Народы Центральной и Южной Америки имеют с Испанией общее прошлое, общую расу и язык, однако они не составляют с ней одну нацию. Почему? Не хватает лишь одного, очевидно самого существенного: общего будущего. Испания не сумела создать общей программы будущего, которая могла бы увлечь эти биологически родственные группы. Поэтому, "плебисцит", взвесив будущее, решил не в пользу Испании. И все архивы, воспоминания, предки и "отечество" оказались бессильными. Весь этот реквизит хорош для консолидации, но лишь при наличии плебисцита; без него он нуль [Пример — гигантский и ясный, как лабораторный опыт — разыгрывается на наших глазах: Англии предстоит показать, сумеет ли она удержать отдельные части империи под своим суверенитетом при помощи убедительной программы совместной деятельности — Прим. автора].

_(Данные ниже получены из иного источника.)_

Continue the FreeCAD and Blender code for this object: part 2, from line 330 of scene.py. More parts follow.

Таким образом, "государство-нация" — такая историческая форма государства, для которой типичен плебисцит. Все прочее имеет лишь преходящее значение и относится и относится только к содержанию, форме и гарантиям, которых плебисцит требует. Ренан нашел магическую формулу, излучающую свет; она позволяет нам проникнуть во внутреннюю структуру нации. Два момента различаем мы при этом: во-первых, проект совместной жизни в общем деле; во-вторых, отклик людей на этот проект. Всеобщее согласие создает внутреннюю прочность, которая отличает "государство-нацию" от древних форм, где единство достигалось и поддерживалось внешним давлением государства на отдельные группы, тогда как в нации сила государства проистекает из глубокой внутренней солидарности подданных. В сущности эти подданные сами и есть государство и потому — в этом чудо, в этом новизна нации — не могут ощущать государство, как нечто им чуждое.

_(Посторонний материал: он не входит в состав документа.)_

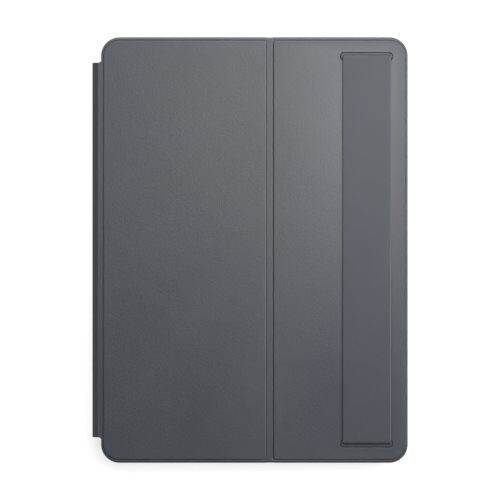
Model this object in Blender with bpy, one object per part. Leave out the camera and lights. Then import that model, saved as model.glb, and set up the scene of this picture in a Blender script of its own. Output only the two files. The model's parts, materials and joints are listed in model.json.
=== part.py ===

И, однако, Ренан сводит почти на нет свою идею тем, что он придает плебисциту ретроспективное содержание, применяя его к готовому государству, которое плебисцит должен лишь утвердить. Я дал бы этому плебисциту обратное направление и предоставил бы ему решать, какой будет рождающаяся нация. Только так можно смотреть, ибо в действительности нация никогда не бывает "готовой", законченной — в этом ее отличие от других типов государства. Она всегда или созидается, или распадается. Tertium non datur. Она либо приобретает приверженцев, либо теряет их, в зависимости от того, есть ли у нее в данный момент жизненное задание.

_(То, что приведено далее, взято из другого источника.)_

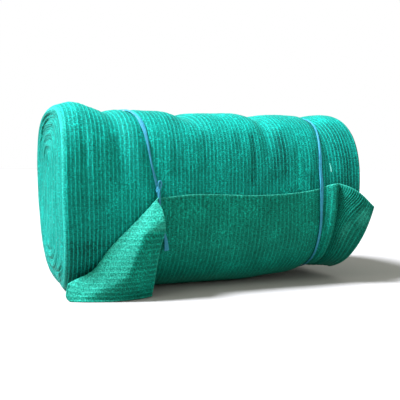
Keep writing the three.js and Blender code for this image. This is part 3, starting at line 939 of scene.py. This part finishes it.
def strand(name, centre, out, width, pleat_seed, closed, thickness=0.7, pleat=0.55):
    """A pleated strip swept along its centre line, with its crown to the outside."""
    steps = len(centre)
    if closed:
        along = np.roll(centre, -1, axis=0) - np.roll(centre, 1, axis=0)
    else:
        along = np.gradient(centre, axis=0)
    across = np.cross(out, along)
    across /= np.linalg.norm(across, axis=1, keepdims=True)
    share = np.linspace(-1, 1, section_points)[None, :]
    travelled = np.arange(steps)[:, None]
    folds = pleat * np.sin(share * 7 + 3 * drift(travelled / 26, pleat_seed)
                           + 2 * drift(travelled / 9, pleat_seed + 1))
    folds = folds + 0.5 * pleat * drift(travelled / 6 + share * 2, pleat_seed + 2)
    crown = 0.9 * (1 - share ** 2)
    side = share * width[:, None] / 2
    top = centre[:, None] + across[:, None] * side[..., None]
    top = top + out[:, None] * (crown + folds + thickness / 2)[..., None]
    low = centre[:, None] + across[:, None] * (side * 0.94)[..., None]
    low = low + out[:, None] * (np.minimum(0.25 * crown + folds * 0.6, 0.9) - thickness)[..., None]
    loop = np.concatenate([top, low[:, ::-1]], axis=1)
    around = 2 * section_points
    i, j = np.meshgrid(np.arange(steps if closed else steps - 1), np.arange(around), indexing="ij")
    rows_of = np.stack([i, i, i + 1, i + 1], -1).reshape(-1, 4)
    places = np.stack([j, j + 1, j + 1, j], -1).reshape(-1, 4)
    numbers = (rows_of % steps) * around + places % around
    position = np.where(places % around < section_points, places % around,
                        around - 1 - places % around) / (section_points - 1)
    faces, maps = [*numbers], [np.stack([position, rows_of * 0.9], -1)]
    if not closed:
        first = np.arange(around)
        faces += [first[::-1], first + (steps - 1) * around]
        maps.append(np.zeros((2 * around, 2)))
    return piece_from(name, loop.reshape(-1, 3), faces, maps, blue_film)


def out_of(turn):
    """The direction away from the roll's axis."""
    angle = np.radians(turn)
    return np.stack([np.zeros_like(angle), -np.sin(angle), -np.cos(angle)], -1)


print("points in a strand's section:", 2 * section_points)

# %% [markdown]
# The routes are read every degree. Where the right tie meets the loose end it climbs onto
# it, and just above the cut edge it comes down again.

# %% The two ties
tie_turns = np.arange(0, 360, 1.0)
tie_lift, cloth_lift = 2.7, 4.6


def tie_round_roll(name, route, lift, seed):
    x = read(route, "turn", "x", tie_turns) + 0.5 * drift(tie_turns / 14, seed)
    width = read(route, "turn", "width", tie_turns) * (1 + 0.12 * drift(tie_turns / 8, seed + 5))
    centre = roll_point(x, tie_turns, both_beds, lift)
    return strand(name, centre, out_of(tie_turns), width, seed, closed=True)


over_cloth = ease((tie_turns - 13) / 9) * ease((114 - tie_turns) / 14)
right_lift = tie_lift + cloth_lift * over_cloth
right_tie = tie_round_roll("right_tie_film", right_tie_route, right_lift, 61)
left_tie = tie_round_roll("left_tie_film", left_tie_route, tie_lift, 71)

# %% [markdown]
# ## Knot and tail
# The knot is a lump of crossed film with one small loop standing off it, just above the cut
# edge. The tail comes down behind the folded corner and spreads to its cut end, where the
# film isn't gathered any more.

# %% Tail
tail_route = {
    "turn": [62, 69, 75, 82, 90, 94.5, 98],
    "x": [-142, -147, -154, -160, -163, -164, -164],
    "lift": [9.5, 8.5, 7, 6, 6, 5.5, 4],
    "width": [12, 7.5, 4, 4, 5, 6, 6],
}
tail_turns = np.linspace(98, 62, 60)
tail_x = read(tail_route, "turn", "x", tail_turns)
tail_width = read(tail_route, "turn", "width", tail_turns)
tail_centre = roll_point(tail_x, tail_turns, [], read(tail_route, "turn", "lift", tail_turns))
tail = strand("tie_tail", tail_centre, out_of(tail_turns), tail_width, 81, closed=False, pleat=0.5)

# %% [markdown]
# The loop is a narrow drop shape: it leaves the knot upwards and comes back to it.

# %% Loop
knot_turn, knot_x, knot_lift = 97.5, -165.0, 6.0
loop_steps, loop_height, loop_width = 48, 19, 3.4
knot_middle = roll_point(knot_x, knot_turn, both_beds, knot_lift)
loop_angle = 2 * math.pi * np.linspace(0, 1, loop_steps)
loop_centre = knot_middle + np.stack([
    3.0 + 4.2 * np.sin(loop_angle) * (0.4 + 0.6 * np.sin(loop_angle / 2)),
    -1.5 - 2.5 * np.sin(loop_angle / 2),
    2 + loop_height * np.sin(loop_angle / 2) ** 1.5,
], -1)
loop_out = np.stack([np.cos(loop_angle) * 0.5, -np.ones(loop_steps), np.zeros(loop_steps)], -1)
loop_out /= np.linalg.norm(loop_out, axis=1, keepdims=True)
knot_loop = strand("tie_loop", loop_centre, loop_out, np.full(loop_steps, loop_width), 91,
                   closed=False, pleat=0.35)

# %% [markdown]
# The knot itself is a rounded lump with the lines of the wraps pressed into it.

# %% Knot
half_sizes = (5.2, 4.2, 7.4)


def make_knot():
    around, high = 28, 18
    angle = np.arange(around)[None, :] / around * 2 * math.pi
    rise = (np.arange(1, high)[:, None] / high - 0.5) * math.pi
    wrap_lines = 0.11 * np.sin(rise * 6 + 3 * np.sin(angle)) + 0.08 * np.sin(angle * 3 + rise * 4)
    ball = np.stack([np.cos(rise) * np.cos(angle), np.cos(rise) * np.sin(angle),
                     np.sin(rise) + 0 * angle], -1)
    points = (ball * half_sizes * (1 + wrap_lines)[..., None]).reshape(-1, 3)
    points = np.concatenate([points, [[0, 0, -7.0], [0, 0, 7.0]]]) + knot_middle
    corners = grid_faces(high - 1, around + 1)
    faces = [*(corners[..., 0] * around + corners[..., 1] % around)]
    low, top = (high - 1) * around, (high - 1) * around + 1
    for k in range(around):
        faces.append([low, (k + 1) % around, k])
        faces.append([top, (high - 2) * around + k, (high - 2) * around + (k + 1) % around])
    maps = [np.stack([corners[..., 1] / around * 3, corners[..., 0] / 3.0], -1),
            np.zeros((2 * around * 3, 2))]
    return piece_from("tie_knot", points, faces, maps, blue_film)


knot = make_knot()
for piece in (right_tie, left_tie, tail, knot_loop, knot):
    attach(piece, "root")
    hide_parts("right_tie" if piece == right_tie else "left_tie")

# %% [markdown]
# ## A snagged yarn
# Beside the right tie the wrap has been snagged, and a tuft of pale bared film yarn stands
# there. It is a tiny open fan, so it is swept like a strand, from nothing to its full width.

# %% Snagged yarn
def bared_material():
    material, wire, shader = new_material("bared_yarn", {"Roughness": 0.5})
    point = wire.make("ShaderNodeTexCoord", out=3)
    mottle = noise(wire, point, 400.0, 1.0).between(shade(40, 120, 104), shade(90, 176, 158))
    plug(wire.tree, shader.inputs["Base Color"], mottle)
    return material


snag_share = np.linspace(0, 1, 14)
snag_turns, snag_x = 115 - 6 * snag_share, 293 + 1.5 * np.sin(snag_share * 2)
snag_centre = roll_point(snag_x, snag_turns, both_beds, 1.6 + 1.2 * snag_share)
snag = strand("snagged_yarn", snag_centre, out_of(snag_turns), 0.6 + 3.4 * snag_share, 96,
              closed=False, thickness=0.4, pleat=0.3)
snag.data.materials.clear()
snag.data.materials.append(bared_material())
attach(snag, "root")
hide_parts("net_roll")

# %% [markdown]
# ## Floor and light
# The roll lies on a plain pale floor. A broad lamp like a hazy sun stands high on the left,
# so the top and the near end are bright and the front is in half shade. A small lamp near
# the left end and a low one in front lift that shade, and so do the pale surroundings. The
# floor takes so much of the high lamp that a middle grey already looks white.

# %% Floor
floor_half = 12
floor_mesh = bpy.data.meshes.new("floor")
sides = [(-1, -1), (1, -1), (1, 1), (-1, 1)]
floor_mesh.from_pydata([(a * floor_half, b * floor_half, 0) for a, b in sides], [], [(0, 1, 2, 3)])
floor = new_object("floor", floor_mesh)
pale = {"Base Color": (0.27, 0.27, 0.24, 1), "Roughness": 0.9, "Specular IOR Level": 0.1}
floor_mesh.materials.append(new_material("pale_floor", pale)[0])
floor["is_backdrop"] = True
print("floor in m:", 2 * floor_half)

# %% [markdown]
# A lamp shines along its own downward axis, so it is turned until that axis points the way
# its light should go.

# %% Lamps and surroundings
def new_lamp(name, kind, place, shines_to, energy):
    data = bpy.data.lights.new(name, kind)
    data.energy = energy
    lamp = new_object(name, data)
    lamp.location = place
    lamp.rotation_euler = Vector(shines_to).to_track_quat("-Z", "Y").to_euler()
    print(name, "strength:", energy)
    return data


high_left = new_lamp("lamp_high_left", "SUN", (0, 0, 0), (0.60, -0.05, -0.80), 14.5)
high_left.angle, high_left.color = math.radians(14), (1.0, 1.0, 1.2)
front_low = new_lamp("lamp_front_low", "AREA", (0.3, -2.6, 0.25), (-0.1, 2.6, -0.1), 6)
front_low.shape, front_low.size = "DISK", 1.6
near_left = new_lamp("lamp_near_left", "AREA", (-1.0, -0.75, 1.05), (0.75, 0.6, -0.75), 5)
near_left.shape, near_left.size = "DISK", 0.6
world = bpy.data.worlds.new("surroundings")
world.use_nodes = True
background = world.node_tree.nodes["Background"]
background.inputs["Color"].default_value = (1.0, 1.0, 1.0, 1)
background.inputs["Strength"].default_value = 1.0
bpy.context.scene.world = world
bpy.context.scene.view_settings.view_transform = "Standard"

# %% Print the growth of the box and finish
dressed_box = [list(corner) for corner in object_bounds()]
growth = [round((b[k] - a[k]) * 1000, 1) for a, b in zip(cad_box, dressed_box) for k in range(3)]
print("dressed box minus the solids' box in mm:", growth)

Было бы поэтому крайне поучительно проследить историю тех идей и проектов, которые поочередно воспламеняли сообщества Западной Европы. Мы увидели бы, что европейцы переживали эти стремления не только в общественной жизни, но и в личной, в быту; увидели бы, как "исправлялись" они или портились в зависимости от того, была ли у них общая цель.